## Data segment
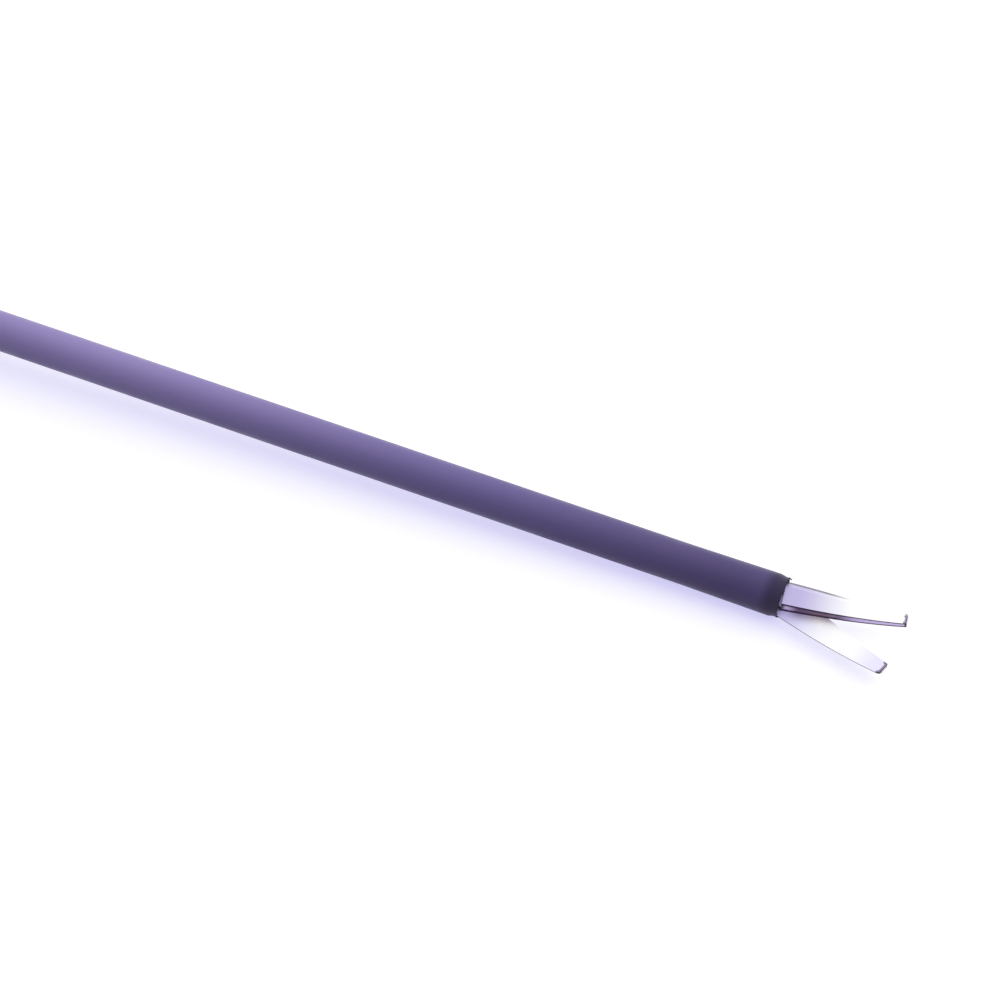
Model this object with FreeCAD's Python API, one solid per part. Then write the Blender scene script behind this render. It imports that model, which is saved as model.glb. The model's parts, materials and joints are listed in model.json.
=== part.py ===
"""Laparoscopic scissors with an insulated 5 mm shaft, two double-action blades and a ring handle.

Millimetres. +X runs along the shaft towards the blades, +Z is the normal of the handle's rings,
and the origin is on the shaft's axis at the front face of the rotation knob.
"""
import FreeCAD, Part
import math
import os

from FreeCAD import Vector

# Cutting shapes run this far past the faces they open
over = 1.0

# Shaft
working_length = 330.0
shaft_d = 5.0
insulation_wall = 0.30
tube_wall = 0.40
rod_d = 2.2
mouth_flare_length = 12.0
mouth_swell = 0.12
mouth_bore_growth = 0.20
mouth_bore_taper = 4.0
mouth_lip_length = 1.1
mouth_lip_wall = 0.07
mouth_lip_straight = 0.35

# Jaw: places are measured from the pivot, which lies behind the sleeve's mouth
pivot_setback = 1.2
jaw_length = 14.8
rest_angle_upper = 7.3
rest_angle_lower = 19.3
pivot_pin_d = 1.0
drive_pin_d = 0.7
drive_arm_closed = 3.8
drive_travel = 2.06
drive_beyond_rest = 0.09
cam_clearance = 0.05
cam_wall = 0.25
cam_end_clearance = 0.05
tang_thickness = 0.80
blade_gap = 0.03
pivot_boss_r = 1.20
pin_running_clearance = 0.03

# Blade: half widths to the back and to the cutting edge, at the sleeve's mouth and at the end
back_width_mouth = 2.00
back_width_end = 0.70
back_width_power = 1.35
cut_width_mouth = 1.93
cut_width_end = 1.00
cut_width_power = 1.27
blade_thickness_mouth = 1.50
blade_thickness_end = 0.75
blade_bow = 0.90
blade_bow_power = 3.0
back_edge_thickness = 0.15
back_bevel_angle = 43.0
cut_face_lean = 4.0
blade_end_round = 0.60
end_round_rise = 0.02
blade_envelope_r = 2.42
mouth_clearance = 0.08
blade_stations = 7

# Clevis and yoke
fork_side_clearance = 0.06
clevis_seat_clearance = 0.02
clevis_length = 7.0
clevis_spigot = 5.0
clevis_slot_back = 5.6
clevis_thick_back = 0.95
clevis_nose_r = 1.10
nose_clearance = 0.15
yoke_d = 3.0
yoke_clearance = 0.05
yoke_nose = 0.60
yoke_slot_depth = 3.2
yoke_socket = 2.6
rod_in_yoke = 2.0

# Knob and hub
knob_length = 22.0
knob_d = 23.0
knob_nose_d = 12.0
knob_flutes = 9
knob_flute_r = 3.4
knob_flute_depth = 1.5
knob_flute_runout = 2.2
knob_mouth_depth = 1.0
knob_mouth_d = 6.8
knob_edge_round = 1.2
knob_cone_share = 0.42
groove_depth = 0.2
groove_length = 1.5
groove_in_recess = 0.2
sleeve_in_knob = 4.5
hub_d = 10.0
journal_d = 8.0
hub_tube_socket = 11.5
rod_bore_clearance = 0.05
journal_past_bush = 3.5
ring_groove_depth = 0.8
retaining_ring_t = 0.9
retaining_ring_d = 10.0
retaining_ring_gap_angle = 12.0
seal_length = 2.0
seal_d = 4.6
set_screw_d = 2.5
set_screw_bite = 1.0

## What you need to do
Quote the material exactly, leaving nothing out.

## Exercise answer
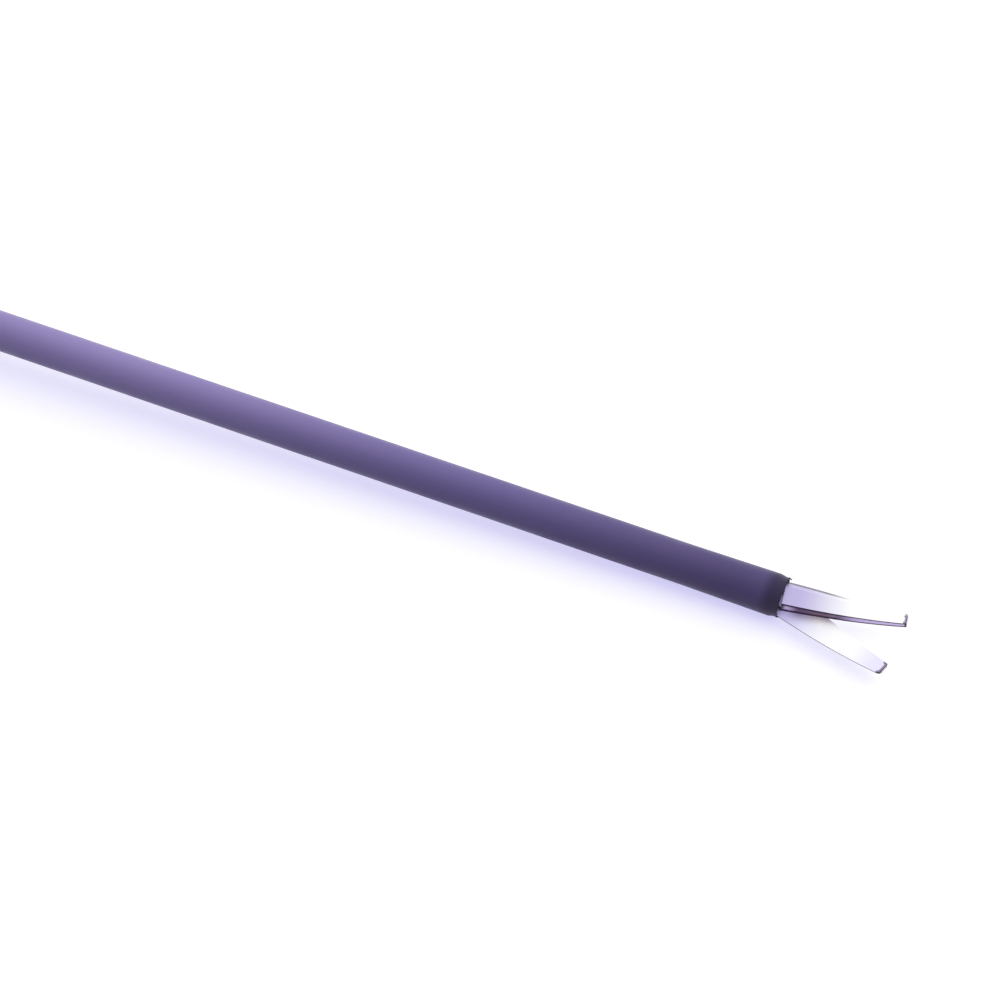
Model this object with FreeCAD's Python API, one solid per part. Then write the Blender scene script behind this render. It imports that model, which is saved as model.glb. The model's parts, materials and joints are listed in model.json.
=== part.py ===
"""Laparoscopic scissors with an insulated 5 mm shaft, two double-action blades and a ring handle.

Millimetres. +X runs along the shaft towards the blades, +Z is the normal of the handle's rings,
and the origin is on the shaft's axis at the front face of the rotation knob.
"""
import FreeCAD, Part
import math
import os

from FreeCAD import Vector

# Cutting shapes run this far past the faces they open
over = 1.0

# Shaft
working_length = 330.0
shaft_d = 5.0
insulation_wall = 0.30
tube_wall = 0.40
rod_d = 2.2
mouth_flare_length = 12.0
mouth_swell = 0.12
mouth_bore_growth = 0.20
mouth_bore_taper = 4.0
mouth_lip_length = 1.1
mouth_lip_wall = 0.07
mouth_lip_straight = 0.35

# Jaw: places are measured from the pivot, which lies behind the sleeve's mouth
pivot_setback = 1.2
jaw_length = 14.8
rest_angle_upper = 7.3
rest_angle_lower = 19.3
pivot_pin_d = 1.0
drive_pin_d = 0.7
drive_arm_closed = 3.8
drive_travel = 2.06
drive_beyond_rest = 0.09
cam_clearance = 0.05
cam_wall = 0.25
cam_end_clearance = 0.05
tang_thickness = 0.80
blade_gap = 0.03
pivot_boss_r = 1.20
pin_running_clearance = 0.03

# Blade: half widths to the back and to the cutting edge, at the sleeve's mouth and at the end
back_width_mouth = 2.00
back_width_end = 0.70
back_width_power = 1.35
cut_width_mouth = 1.93
cut_width_end = 1.00
cut_width_power = 1.27
blade_thickness_mouth = 1.50
blade_thickness_end = 0.75
blade_bow = 0.90
blade_bow_power = 3.0
back_edge_thickness = 0.15
back_bevel_angle = 43.0
cut_face_lean = 4.0
blade_end_round = 0.60
end_round_rise = 0.02
blade_envelope_r = 2.42
mouth_clearance = 0.08
blade_stations = 7

# Clevis and yoke
fork_side_clearance = 0.06
clevis_seat_clearance = 0.02
clevis_length = 7.0
clevis_spigot = 5.0
clevis_slot_back = 5.6
clevis_thick_back = 0.95
clevis_nose_r = 1.10
nose_clearance = 0.15
yoke_d = 3.0
yoke_clearance = 0.05
yoke_nose = 0.60
yoke_slot_depth = 3.2
yoke_socket = 2.6
rod_in_yoke = 2.0

# Knob and hub
knob_length = 22.0
knob_d = 23.0
knob_nose_d = 12.0
knob_flutes = 9
knob_flute_r = 3.4
knob_flute_depth = 1.5
knob_flute_runout = 2.2
knob_mouth_depth = 1.0
knob_mouth_d = 6.8
knob_edge_round = 1.2
knob_cone_share = 0.42
groove_depth = 0.2
groove_length = 1.5
groove_in_recess = 0.2
sleeve_in_knob = 4.5
hub_d = 10.0
journal_d = 8.0
hub_tube_socket = 11.5
rod_bore_clearance = 0.05
journal_past_bush = 3.5
ring_groove_depth = 0.8
retaining_ring_t = 0.9
retaining_ring_d = 10.0
retaining_ring_gap_angle = 12.0
seal_length = 2.0
seal_d = 4.6
set_screw_d = 2.5
set_screw_bite = 1.0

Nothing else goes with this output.